The third quarter was well underway when I stepped over a snoozing canine beast and into Hoover’s. What happened to everyone? Except for a gray-haired man apparently asleep while playing video poker, the joint was deserted. How could that be—on Super Sunday? Nonplussed, I walked toward the bar and as I sat down, Debbie the cook came bounding out of the kitchen. “I was going to be pissed if you didn’t show up,” she said.

“Now would I let you down? I’m a man of my word,” I said.

A week before, I’d asked Debbie to whip me up a pescetarian entrée I could feast upon during the game. She said she would oblige me.

“So what have you got?” I said.

“Give me a minute to get it ready,” she said.

“Okay. By the way, where is everybody?

“Out on the deck smoking. And I’m sick of these assholes calling in their drink orders.”

I ordered a glass of Oregon ale and sat down near the woodstove. It threw off outstanding heat and I settled in, eagerly anticipating what culinary magic Debbie would set in front of me. I looked at the television and saw a clever ad where a young man eats a corn chip and becomes possessed of supernatural powers, which enables him to blow the clothes off a super model walking down a crowded urban street.

The corn chip masterpiece ended and the action on the field resumed. The Cardinals executed a two-yard running play and an illegal procedure penalty when Debbie suddenly materialized holding a tray with a salad and a steaming dish of…?

“It’s an albacore casserole, with garlic and jalapeño,” said Debbie.

“Is the tuna fresh?” I said.

“Yes, but don’t tell anyone. Technically, it’s illegal.”

“Fantastic!”

Fourth Quarter—Hoover’s Bar and Grill

I began to eat and watch the game in silence, except for the banality that passes as color commentary these days. Where have you gone Howard Cosell, a nation turns its lonely ears to you. A few minutes later, as the nicotine-dazed lunatics filtered back inside, ordered cheap shots and cheaper beers to gird their loins for the climax, I felt my stamina for observing the rest of the spectacle ebb. Coach Steinbeck would brand me a quitter but I was running out of gas. Reconnecting to America is exhausting.

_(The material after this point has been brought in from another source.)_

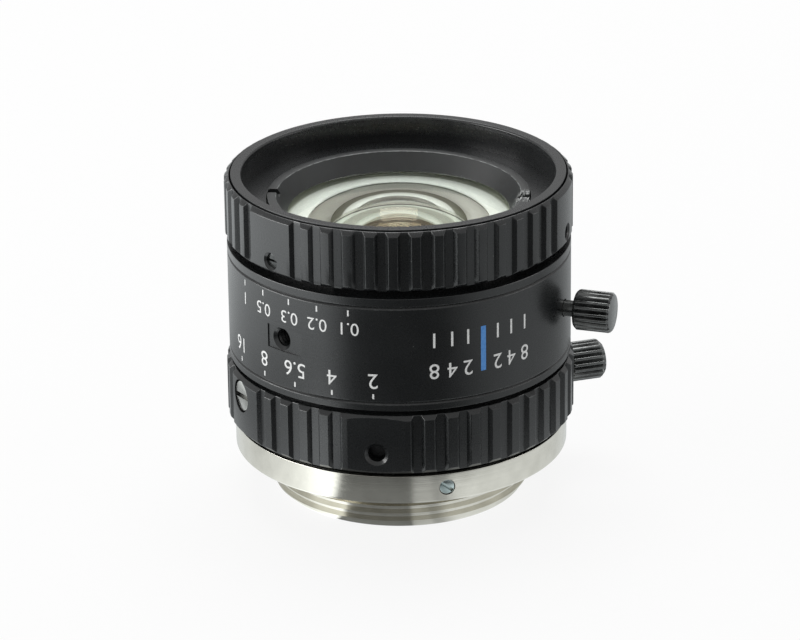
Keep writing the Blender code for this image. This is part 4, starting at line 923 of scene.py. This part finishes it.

Debbie came over. “How is it?”

“This is undoubtedly the best tuna casserole ever cooked in an American bar.”

She smiled. “By the way,” I said, “This is going to sound kind of weird, but can you cook up two hamburger patties for my dogs.”

“Oh, I get that all the time,” she said.

Debbie left to cook the meat and I drank my beer.

A few minutes later I drove home, fed the dogs their patties, cracked a novel, and drifted off to sleep with visions of Monday morning lesson plans in my head. I didn’t grade a single essay.

The next day I learned from a student I’d missed one of the most thrilling finishes in Super Bowl history. He told me the Steelers won. Then he asked if I’d graded his essay.